Your editor’s advice is priceless and oh so true. Sometimes you really do have to write the story all the way through before you can see where heavy excavation is needed. 😉
Looking forward to the finished product! Good luck and have fun with your Frenchman. 🙂
Hugs on that, Cari, that’s tough. It’s so easy to absorb TOO many opinions. Be it reviewers, or readers or CPs. It can paralyze you and…it can neuter your hero. It can weaken your heroine, or make her abrasive. Either way, it’s not good.
I’m coming to a conclusion that to do something that isn’t meh, you have to run the risk of offending some people. I don’t like that thought. It scares me. But I think in my pursuit to make my hero too universally palatable, I neutered him for sure. And no one likes a neutered hero. :X
Good luck with you revisions! I’m sending cyber vodka your way…
Ack, Cari, Maisey, I’m SO with you! The editor has been critical of my heroes recently – they were sleazy. So because I’ve been so sensitive and worried about creating a hero who wasn’t sleazy, I kept wimping out and making my hero a little bit weak. How can you have a bad boy who isn’t bad?? In fact, I have a horrible feeling I did the same to the hero who’s currently sitting on the eds desk right now. Hope she’ll give me a chance to make him more dangerous…
Anyhoo, her advice about writing across is spot on. In fact, I have to do that with all my mss. It was through doing that that I realised I’d neutered my last hero, which I probably wouldn’t have spotted if I hadn’t written the black moment. Poor man kept insisting he was no good and I realised that in fact I hadn’t given him anything to be ashamed about. It was his way of requesting his balls back. 😉
AHAHAHAHAHAHAHAHAH *deep breath* AHAHAHAHAHAHA!!!
*deep breath*
A good way for him to ask.
As I’m reaching the end of my current WIP, I’m hopeful to have critiques from people as brave and honest and insightful as your editor. It’s hard to face what’s not wonderful, but that’s how you get the chance to make it wonderful.
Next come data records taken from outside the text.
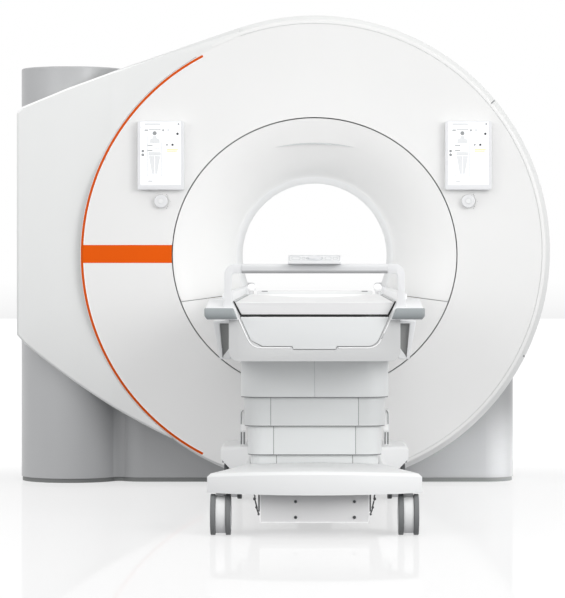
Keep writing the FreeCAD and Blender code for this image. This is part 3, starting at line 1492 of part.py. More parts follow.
def wheels(name, x, axle_y):
    """A pair of wheels joined by their axle, turned as one profile about it."""
    body, sketch = sketched(f"wheels_{name}", "XZ_Plane", (x, "wheel_radius", f"-({axle_y})"), [[
        ("-wheel_outer", "0"),
        ("wheel_outer", "0"),
        ("wheel_outer", "wheel_radius - tyre_round"),
        ("wheel_outer - tyre_round", "wheel_radius", "tyre_round"),
        ("wheel_inner + tyre_round", "wheel_radius"),
        ("wheel_inner", "wheel_radius - tyre_round", "tyre_round"),
        ("wheel_inner", "axle_radius"),
        ("-wheel_inner", "axle_radius"),
        ("-wheel_inner", "wheel_radius - tyre_round"),
        ("-wheel_inner - tyre_round", "wheel_radius", "tyre_round"),
        ("-wheel_outer + tyre_round", "wheel_radius"),
        ("-wheel_outer", "wheel_radius - tyre_round", "tyre_round"),
    ]])
    turn = body.newObject("PartDesign::Revolution", f"wheels_{name}_turn")
    turn.Profile = sketch
    turn.ReferenceAxis = (sketch, ["H_Axis"])
    turn.Angle = 360
    node(f"wheels_{name}", body)


# ---------------------------------------------------------------- build and export


def build():
    magnet()
    front_cover(accent())
    rim(wing())
    funnels()
    tower(body())
    plinth()
    rear_cover()
    controls()
    bore_fittings()
    dock_socket()
    tabletop()
    tub()
    handle()
    side_trim()
    column()
    base_cover()
    chassis()
    front_plate()
    coupler()
    casters()


def export():
    """Recomputes, checks every object and writes one file for each node."""
    doc.recompute()
    for part in doc.Objects:
        if "Invalid" in part.State or "Error" in part.State:
            raise RuntimeError(f"{part.Label} is {part.State}")
    os.makedirs("parts", exist_ok=True)
    for name, part in nodes.items():
        shape = part.Shape
        if shape.isNull() or not shape.isValid() or not shape.Solids:
            raise RuntimeError(f"{name} has no valid solid")
        shape.exportStep(f"parts/{name}.step")
        print(f"{name:22s} {len(shape.Solids)} solid(s), {shape.Volume / 1e6:9.2f} litres")


build()
export()
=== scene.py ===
"""Looks of a closed-bore MRI scanner with its docked patient table, dressed on its fixed frame.

Lengths are millimetres of the row frame, unless a comment says metres; floor, lights and camera
are in metres. Angles are degrees.
"""

import json
import math

import bmesh
import bpy
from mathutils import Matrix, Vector


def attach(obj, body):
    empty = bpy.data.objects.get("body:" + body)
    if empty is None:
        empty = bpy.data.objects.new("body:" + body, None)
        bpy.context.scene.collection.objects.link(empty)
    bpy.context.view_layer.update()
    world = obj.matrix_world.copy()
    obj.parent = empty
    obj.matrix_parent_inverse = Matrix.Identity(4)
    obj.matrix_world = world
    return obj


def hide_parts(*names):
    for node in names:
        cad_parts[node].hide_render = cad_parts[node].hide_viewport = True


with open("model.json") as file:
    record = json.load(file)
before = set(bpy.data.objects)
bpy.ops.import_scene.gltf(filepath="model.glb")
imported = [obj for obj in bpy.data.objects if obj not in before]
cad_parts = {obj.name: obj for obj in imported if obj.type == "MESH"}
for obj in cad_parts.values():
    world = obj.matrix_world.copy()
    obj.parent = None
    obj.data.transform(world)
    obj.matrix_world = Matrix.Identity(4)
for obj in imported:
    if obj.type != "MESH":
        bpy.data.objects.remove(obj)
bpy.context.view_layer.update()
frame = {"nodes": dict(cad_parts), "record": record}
NODES = frame["nodes"]
BODY_OF = {n: b for b, ns in frame["record"]["behaviour"]["bodies"].items() for n in ns}
SLOT_OF = {s["node"]: s["material_slot"] for s in frame["record"]["subparts"]}
MM = 0.001

# Places on the frame.
SIDES = (("left", -1), ("right", 1))
FACE = -800.0  # front of the cover disc, along Y
DISC = (0.0, 873.0)  # centre of the disc and of its rim
ARC = (-32.0, 858.0)  # centre of the orange arc
DISPLAY_X = 572.0  # middle of each display and of the knob under it
KNOB_Z = 1058.0

# How every finish and every edge is made.
MIX_FACTOR, MIX_FIRST, MIX_SECOND, MIX_RESULT = 0, 6, 7, 2  # sockets of a colour mix
GLOSS_DRIFT = 0.05
COAT_ROUGHNESS = 0.12
GRAIN_DEPTH = 0.0006  # metres
SMOOTH_ANGLE = 38  # edges sharper than this stay sharp
EDGE_ANGLE = 30  # edges sharper than this are rounded
FLAT_ANGLE = 0.4  # faces that turn less than this are one face
WELD = 1e-5  # metres, corners closer than this are one corner


# ---------------------------------------------------------------- materials


def linear(*rgb):
    """Screen values from 0 to 255 as linear colour."""
    return tuple(
        c / 255 / 12.92 if c / 255 <= 0.04045 else ((c / 255 + 0.055) / 1.055) ** 2.4 for c in rgb
    )


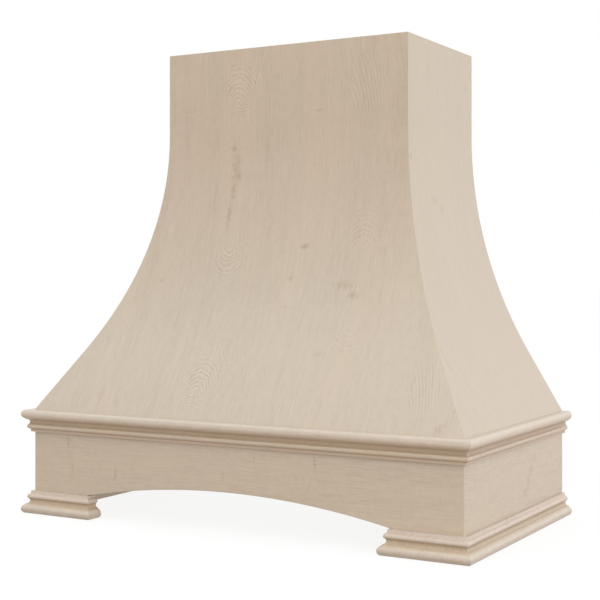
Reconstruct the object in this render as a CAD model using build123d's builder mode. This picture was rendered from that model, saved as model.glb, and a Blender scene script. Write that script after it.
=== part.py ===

Julia, I have to say that Jenny is extremely fabulous and that I am so blessed to have her insight. It’s absolutely essential and even when I get whiny about revisions, I trust her judgment and KNOW she’s right.
And you’re absolutely right. I remember doing my third round of revisions on HVA and deleting half of the MS and feeling SO free. Because I could make it as good as I wanted to! I wasn’t penned in by what I had done before…I could make it better.